* BEGIN MATERIAL *
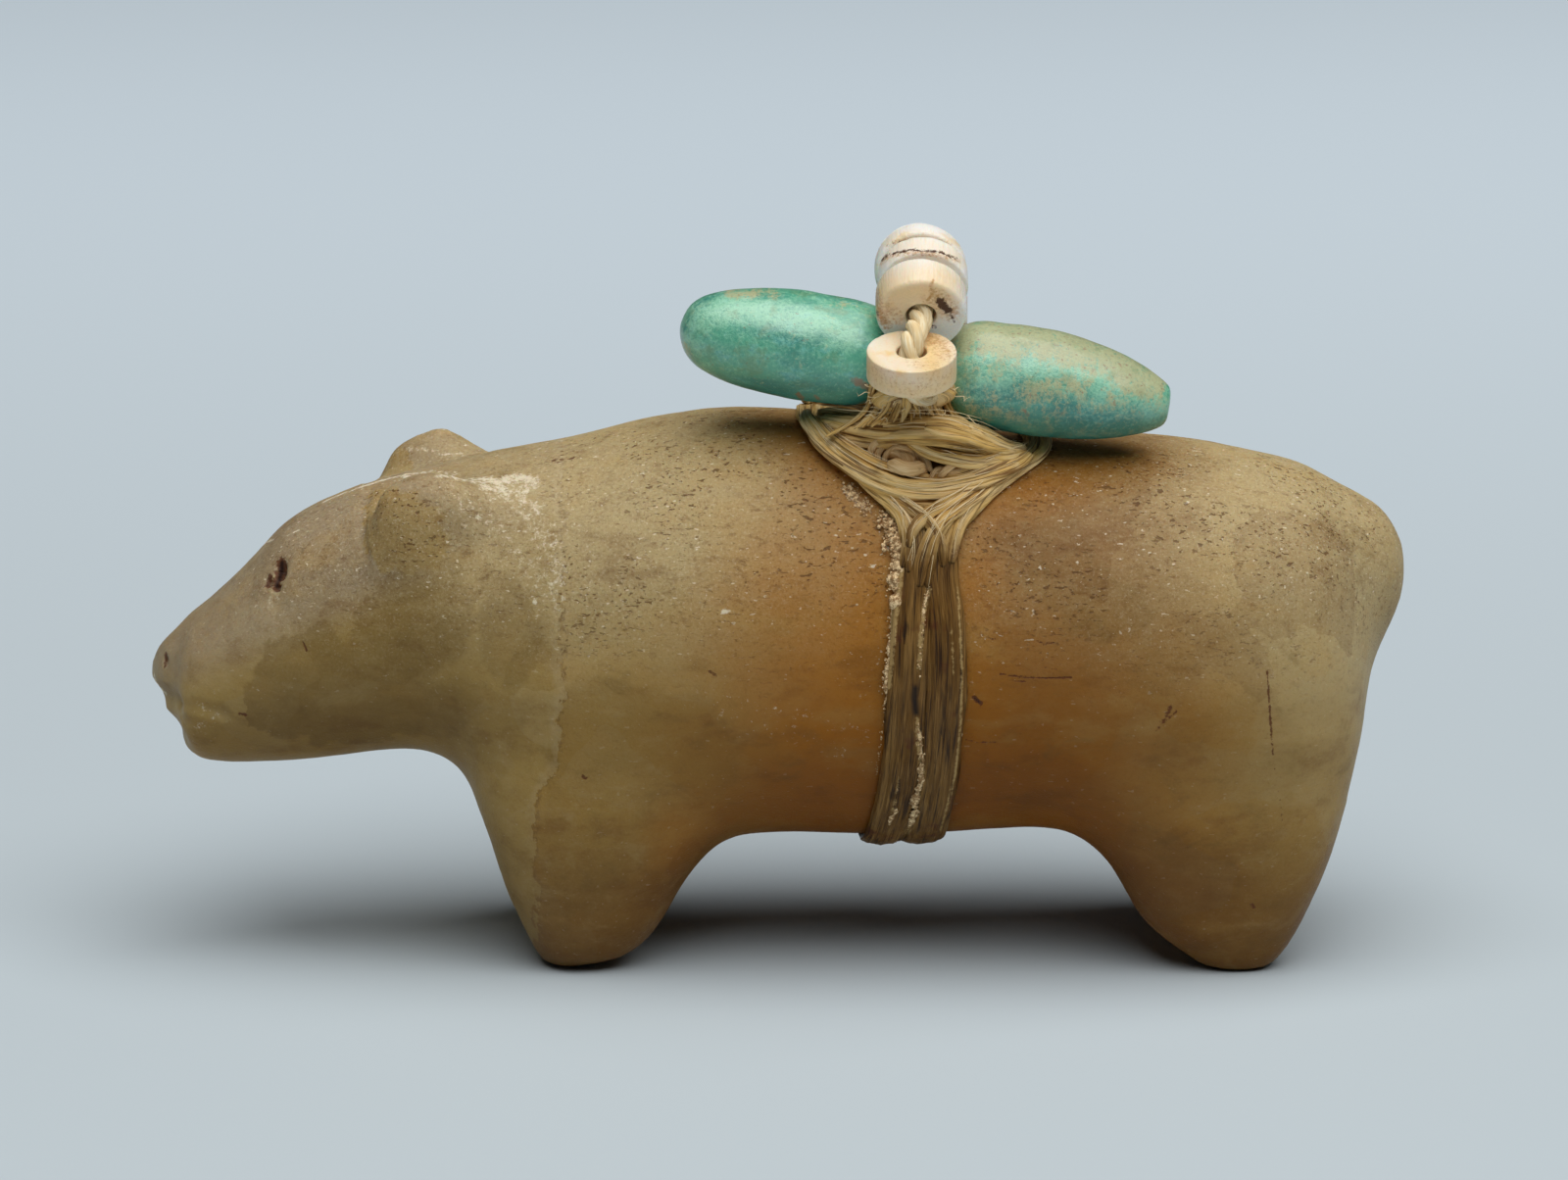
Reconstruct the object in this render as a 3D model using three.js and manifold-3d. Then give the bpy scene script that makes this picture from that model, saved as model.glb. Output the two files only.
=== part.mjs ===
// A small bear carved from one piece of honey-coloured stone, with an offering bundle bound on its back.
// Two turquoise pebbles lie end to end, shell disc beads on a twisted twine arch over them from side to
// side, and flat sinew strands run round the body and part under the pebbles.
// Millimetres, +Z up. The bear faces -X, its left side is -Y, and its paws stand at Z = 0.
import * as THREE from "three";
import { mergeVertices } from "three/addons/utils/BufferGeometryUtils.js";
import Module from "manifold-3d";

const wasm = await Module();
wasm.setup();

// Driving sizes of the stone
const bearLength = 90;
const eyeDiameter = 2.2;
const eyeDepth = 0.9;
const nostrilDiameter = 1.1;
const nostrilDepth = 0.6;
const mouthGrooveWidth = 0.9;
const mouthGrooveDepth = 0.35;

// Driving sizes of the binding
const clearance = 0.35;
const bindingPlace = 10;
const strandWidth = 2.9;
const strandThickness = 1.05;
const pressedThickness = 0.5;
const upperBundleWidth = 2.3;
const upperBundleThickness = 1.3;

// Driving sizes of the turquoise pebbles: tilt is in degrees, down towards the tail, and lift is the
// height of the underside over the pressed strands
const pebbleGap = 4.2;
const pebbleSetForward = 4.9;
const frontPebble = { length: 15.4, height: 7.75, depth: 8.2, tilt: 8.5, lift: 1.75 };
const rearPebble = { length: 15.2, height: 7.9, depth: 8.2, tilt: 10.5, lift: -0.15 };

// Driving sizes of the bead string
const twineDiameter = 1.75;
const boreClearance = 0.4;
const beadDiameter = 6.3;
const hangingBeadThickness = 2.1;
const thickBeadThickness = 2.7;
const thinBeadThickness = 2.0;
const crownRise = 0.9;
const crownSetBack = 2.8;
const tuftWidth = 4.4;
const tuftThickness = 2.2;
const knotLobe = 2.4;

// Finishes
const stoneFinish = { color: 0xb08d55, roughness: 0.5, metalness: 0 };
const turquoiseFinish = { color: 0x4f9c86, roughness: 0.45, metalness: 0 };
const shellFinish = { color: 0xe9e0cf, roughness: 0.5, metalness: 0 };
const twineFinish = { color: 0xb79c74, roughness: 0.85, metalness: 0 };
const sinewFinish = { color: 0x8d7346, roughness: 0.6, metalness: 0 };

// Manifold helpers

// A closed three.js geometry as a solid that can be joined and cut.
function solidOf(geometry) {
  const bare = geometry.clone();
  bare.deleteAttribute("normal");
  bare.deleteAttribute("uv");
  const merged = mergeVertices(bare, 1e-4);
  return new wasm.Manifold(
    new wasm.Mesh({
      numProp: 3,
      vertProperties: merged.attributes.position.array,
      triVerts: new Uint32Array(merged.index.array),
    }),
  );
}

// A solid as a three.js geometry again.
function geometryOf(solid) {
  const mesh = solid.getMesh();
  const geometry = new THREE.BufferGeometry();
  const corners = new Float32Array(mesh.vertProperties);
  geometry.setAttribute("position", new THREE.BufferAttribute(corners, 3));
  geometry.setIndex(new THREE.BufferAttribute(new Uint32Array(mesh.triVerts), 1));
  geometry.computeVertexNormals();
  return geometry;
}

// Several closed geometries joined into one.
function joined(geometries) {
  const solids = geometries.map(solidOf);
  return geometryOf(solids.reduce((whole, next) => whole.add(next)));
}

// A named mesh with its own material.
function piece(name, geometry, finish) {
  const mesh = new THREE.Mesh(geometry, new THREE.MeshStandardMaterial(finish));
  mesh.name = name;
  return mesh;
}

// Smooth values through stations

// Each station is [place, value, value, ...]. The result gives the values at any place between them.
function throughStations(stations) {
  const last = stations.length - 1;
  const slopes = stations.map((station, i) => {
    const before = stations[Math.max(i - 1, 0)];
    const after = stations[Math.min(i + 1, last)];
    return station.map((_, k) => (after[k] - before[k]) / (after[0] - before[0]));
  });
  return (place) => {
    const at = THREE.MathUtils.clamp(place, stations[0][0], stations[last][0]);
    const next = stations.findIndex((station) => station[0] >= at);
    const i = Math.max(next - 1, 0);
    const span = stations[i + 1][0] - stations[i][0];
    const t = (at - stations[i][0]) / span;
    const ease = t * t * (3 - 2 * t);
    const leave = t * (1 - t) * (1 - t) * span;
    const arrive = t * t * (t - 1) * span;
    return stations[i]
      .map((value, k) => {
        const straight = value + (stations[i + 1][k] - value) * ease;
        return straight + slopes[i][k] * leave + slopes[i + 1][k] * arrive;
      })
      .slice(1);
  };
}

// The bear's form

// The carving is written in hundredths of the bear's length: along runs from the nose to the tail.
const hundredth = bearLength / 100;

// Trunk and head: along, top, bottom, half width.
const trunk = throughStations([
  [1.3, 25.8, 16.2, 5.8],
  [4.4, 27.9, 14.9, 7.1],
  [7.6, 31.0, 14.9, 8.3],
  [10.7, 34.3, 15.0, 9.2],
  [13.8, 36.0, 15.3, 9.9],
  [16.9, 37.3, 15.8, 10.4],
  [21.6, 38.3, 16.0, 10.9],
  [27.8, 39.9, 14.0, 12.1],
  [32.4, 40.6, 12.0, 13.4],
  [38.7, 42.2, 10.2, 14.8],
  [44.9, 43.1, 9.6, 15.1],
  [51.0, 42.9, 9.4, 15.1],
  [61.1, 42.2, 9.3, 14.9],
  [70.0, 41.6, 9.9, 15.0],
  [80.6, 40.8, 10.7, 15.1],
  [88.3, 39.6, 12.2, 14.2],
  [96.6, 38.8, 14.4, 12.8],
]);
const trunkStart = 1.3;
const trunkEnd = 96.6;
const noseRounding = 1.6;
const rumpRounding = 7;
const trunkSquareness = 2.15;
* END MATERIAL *
### WRITTEN EXERCISE
Restate the data above word for word.

### SOLUTION FOR THIS EXERCISE
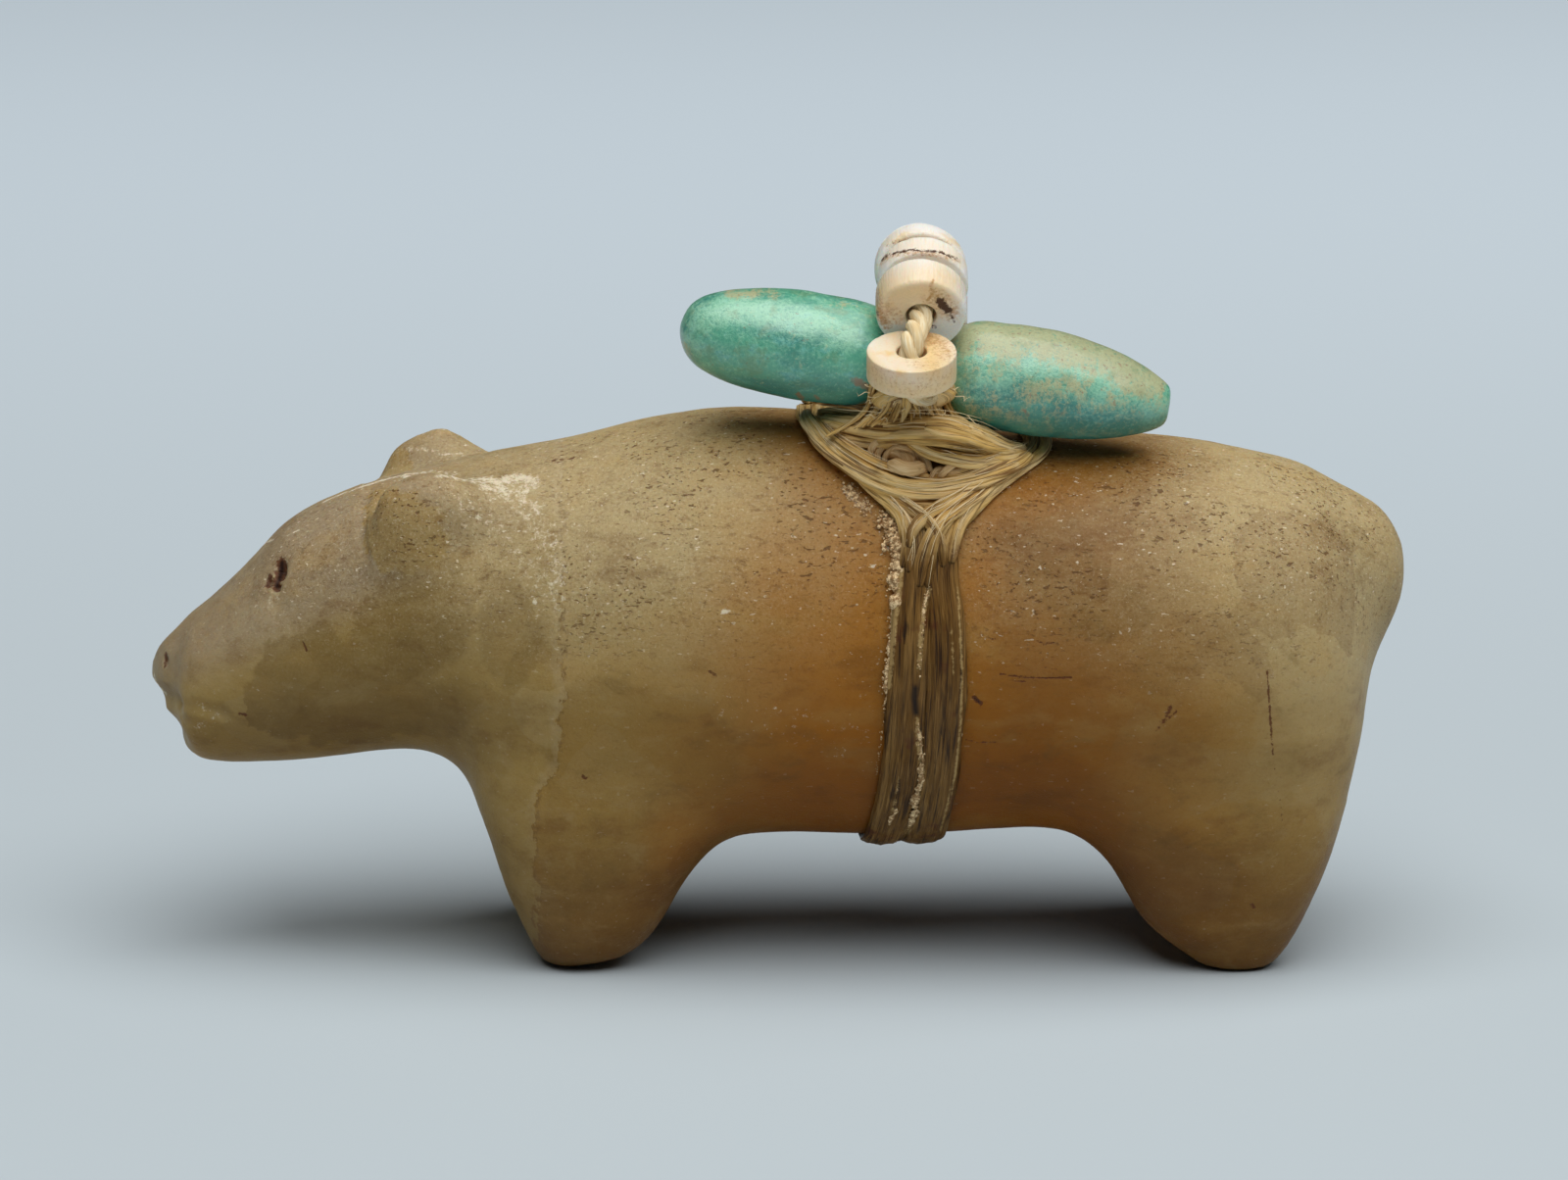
Reconstruct the object in this render as a 3D model using three.js and manifold-3d. Then give the bpy scene script that makes this picture from that model, saved as model.glb. Output the two files only.
=== part.mjs ===
// A small bear carved from one piece of honey-coloured stone, with an offering bundle bound on its back.
// Two turquoise pebbles lie end to end, shell disc beads on a twisted twine arch over them from side to
// side, and flat sinew strands run round the body and part under the pebbles.
// Millimetres, +Z up. The bear faces -X, its left side is -Y, and its paws stand at Z = 0.
import * as THREE from "three";
import { mergeVertices } from "three/addons/utils/BufferGeometryUtils.js";
import Module from "manifold-3d";

const wasm = await Module();
wasm.setup();

// Driving sizes of the stone
const bearLength = 90;
const eyeDiameter = 2.2;
const eyeDepth = 0.9;
const nostrilDiameter = 1.1;
const nostrilDepth = 0.6;
const mouthGrooveWidth = 0.9;
const mouthGrooveDepth = 0.35;

// Driving sizes of the binding
const clearance = 0.35;
const bindingPlace = 10;
const strandWidth = 2.9;
const strandThickness = 1.05;
const pressedThickness = 0.5;
const upperBundleWidth = 2.3;
const upperBundleThickness = 1.3;

// Driving sizes of the turquoise pebbles: tilt is in degrees, down towards the tail, and lift is the
// height of the underside over the pressed strands
const pebbleGap = 4.2;
const pebbleSetForward = 4.9;
const frontPebble = { length: 15.4, height: 7.75, depth: 8.2, tilt: 8.5, lift: 1.75 };
const rearPebble = { length: 15.2, height: 7.9, depth: 8.2, tilt: 10.5, lift: -0.15 };

// Driving sizes of the bead string
const twineDiameter = 1.75;
const boreClearance = 0.4;
const beadDiameter = 6.3;
const hangingBeadThickness = 2.1;
const thickBeadThickness = 2.7;
const thinBeadThickness = 2.0;
const crownRise = 0.9;
const crownSetBack = 2.8;
const tuftWidth = 4.4;
const tuftThickness = 2.2;
const knotLobe = 2.4;

// Finishes
const stoneFinish = { color: 0xb08d55, roughness: 0.5, metalness: 0 };
const turquoiseFinish = { color: 0x4f9c86, roughness: 0.45, metalness: 0 };
const shellFinish = { color: 0xe9e0cf, roughness: 0.5, metalness: 0 };
const twineFinish = { color: 0xb79c74, roughness: 0.85, metalness: 0 };
const sinewFinish = { color: 0x8d7346, roughness: 0.6, metalness: 0 };

// Manifold helpers

// A closed three.js geometry as a solid that can be joined and cut.
function solidOf(geometry) {
  const bare = geometry.clone();
  bare.deleteAttribute("normal");
  bare.deleteAttribute("uv");
  const merged = mergeVertices(bare, 1e-4);
  return new wasm.Manifold(
    new wasm.Mesh({
      numProp: 3,
      vertProperties: merged.attributes.position.array,
      triVerts: new Uint32Array(merged.index.array),
    }),
  );
}

// A solid as a three.js geometry again.
function geometryOf(solid) {
  const mesh = solid.getMesh();
  const geometry = new THREE.BufferGeometry();
  const corners = new Float32Array(mesh.vertProperties);
  geometry.setAttribute("position", new THREE.BufferAttribute(corners, 3));
  geometry.setIndex(new THREE.BufferAttribute(new Uint32Array(mesh.triVerts), 1));
  geometry.computeVertexNormals();
  return geometry;
}

// Several closed geometries joined into one.
function joined(geometries) {
  const solids = geometries.map(solidOf);
  return geometryOf(solids.reduce((whole, next) => whole.add(next)));
}

// A named mesh with its own material.
function piece(name, geometry, finish) {
  const mesh = new THREE.Mesh(geometry, new THREE.MeshStandardMaterial(finish));
  mesh.name = name;
  return mesh;
}

// Smooth values through stations

// Each station is [place, value, value, ...]. The result gives the values at any place between them.
function throughStations(stations) {
  const last = stations.length - 1;
  const slopes = stations.map((station, i) => {
    const before = stations[Math.max(i - 1, 0)];
    const after = stations[Math.min(i + 1, last)];
    return station.map((_, k) => (after[k] - before[k]) / (after[0] - before[0]));
  });
  return (place) => {
    const at = THREE.MathUtils.clamp(place, stations[0][0], stations[last][0]);
    const next = stations.findIndex((station) => station[0] >= at);
    const i = Math.max(next - 1, 0);
    const span = stations[i + 1][0] - stations[i][0];
    const t = (at - stations[i][0]) / span;
    const ease = t * t * (3 - 2 * t);
    const leave = t * (1 - t) * (1 - t) * span;
    const arrive = t * t * (t - 1) * span;
    return stations[i]
      .map((value, k) => {
        const straight = value + (stations[i + 1][k] - value) * ease;
        return straight + slopes[i][k] * leave + slopes[i + 1][k] * arrive;
      })
      .slice(1);
  };
}

// The bear's form

// The carving is written in hundredths of the bear's length: along runs from the nose to the tail.
const hundredth = bearLength / 100;

// Trunk and head: along, top, bottom, half width.
const trunk = throughStations([
  [1.3, 25.8, 16.2, 5.8],
  [4.4, 27.9, 14.9, 7.1],
  [7.6, 31.0, 14.9, 8.3],
  [10.7, 34.3, 15.0, 9.2],
  [13.8, 36.0, 15.3, 9.9],
  [16.9, 37.3, 15.8, 10.4],
  [21.6, 38.3, 16.0, 10.9],
  [27.8, 39.9, 14.0, 12.1],
  [32.4, 40.6, 12.0, 13.4],
  [38.7, 42.2, 10.2, 14.8],
  [44.9, 43.1, 9.6, 15.1],
  [51.0, 42.9, 9.4, 15.1],
  [61.1, 42.2, 9.3, 14.9],
  [70.0, 41.6, 9.9, 15.0],
  [80.6, 40.8, 10.7, 15.1],
  [88.3, 39.6, 12.2, 14.2],
  [96.6, 38.8, 14.4, 12.8],
]);
const trunkStart = 1.3;
const trunkEnd = 96.6;
const noseRounding = 1.6;
const rumpRounding = 7;
const trunkSquareness = 2.15;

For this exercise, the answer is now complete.